TASK DIRECTIONS:
Every line that contains the word "empty" should be copied out.

INFORMATION SUPPLIED:
____

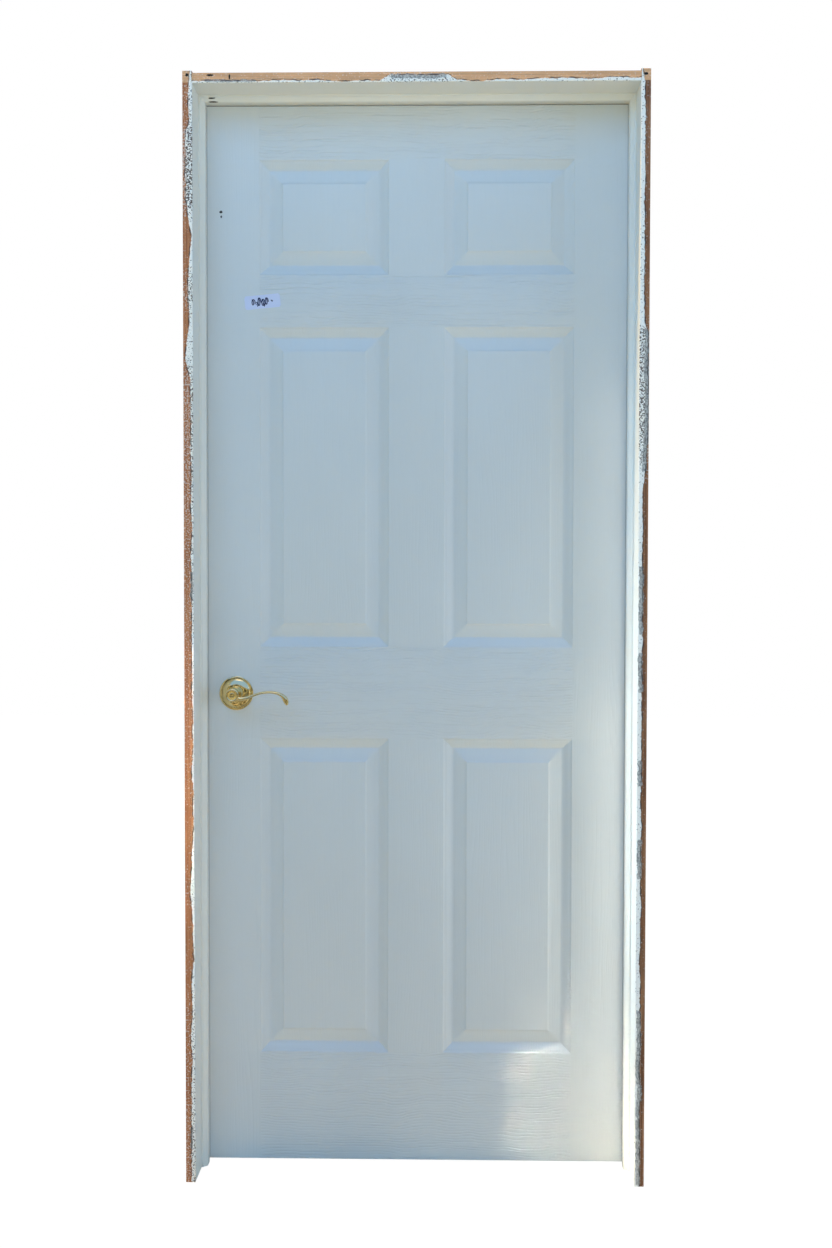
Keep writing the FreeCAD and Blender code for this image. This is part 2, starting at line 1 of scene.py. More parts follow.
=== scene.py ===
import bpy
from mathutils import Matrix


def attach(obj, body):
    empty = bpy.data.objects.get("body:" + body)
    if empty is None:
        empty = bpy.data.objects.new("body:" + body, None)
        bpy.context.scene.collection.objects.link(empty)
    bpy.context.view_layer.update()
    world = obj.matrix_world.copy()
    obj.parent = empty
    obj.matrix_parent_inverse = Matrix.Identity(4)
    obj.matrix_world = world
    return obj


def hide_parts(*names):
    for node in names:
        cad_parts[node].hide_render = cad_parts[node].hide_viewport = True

____

THE SOLUTION:
    empty = bpy.data.objects.get("body:" + body)
    if empty is None:
        empty = bpy.data.objects.new("body:" + body, None)
        bpy.context.scene.collection.objects.link(empty)
    obj.parent = empty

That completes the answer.